What lessons can be learned from this shift?

Both the diamond industry’s capacity to sustain cooperation and the eventual demise of that cooperation offer lessons about the sustainability of trust-based exchange in the modern world. The first lesson is to confront the possibility that trust is only a shorthand for profit-maximizing behavior, in which case it is more strategic avarice than belief in the virtue of others.

An industry that relied on trust alone to resolve disputes, constructing its own system of arbitration and deliberately rejecting the supports of state-sponsored law and courts to secure exchange, speaks to the limits of our modern judicial system. This could be the core lesson for law scholars. We are taught to believe — and we continue to teach to our students — that due process and procedural fairness are cornerstones of a just and prosperous society. But here is a $35 billion industry that rebuffs the state’s legal system and orders everything itself.
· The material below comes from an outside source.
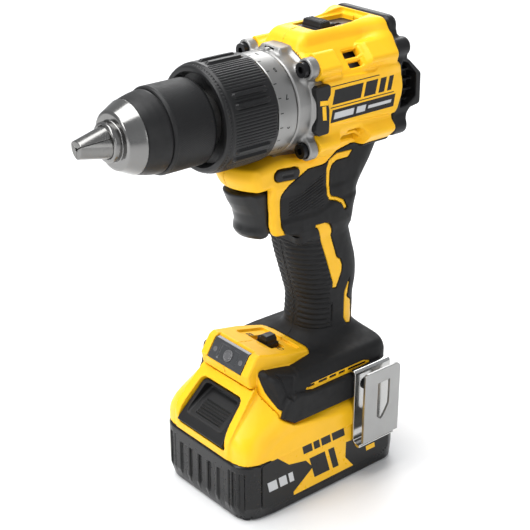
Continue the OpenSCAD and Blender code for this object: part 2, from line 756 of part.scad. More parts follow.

At the same time, recent developments in the industry suggest that self-governing trust is fragile, in part because of inefficiencies that are inherent in trust-based exchange. In retrospect, it is remarkable that trust-based relations were able to sustain the diamond trade for as long as they did. And as trust erodes, we see it being replaced by more conventional mechanisms, in particular vertical integration – companies taking ownership of more steps in the supply chain. Trust-based relationships and vertical integration are substitutes for each other, and integration takes hold when trust breaks down.

Ultimately, the diamond industry illustrates that reputation mechanisms and their underlying coordinated punishments are sensitive to changes in technology, geopolitics, and culture. Trust often has a lifecycle, and its success can cause its eventual demise.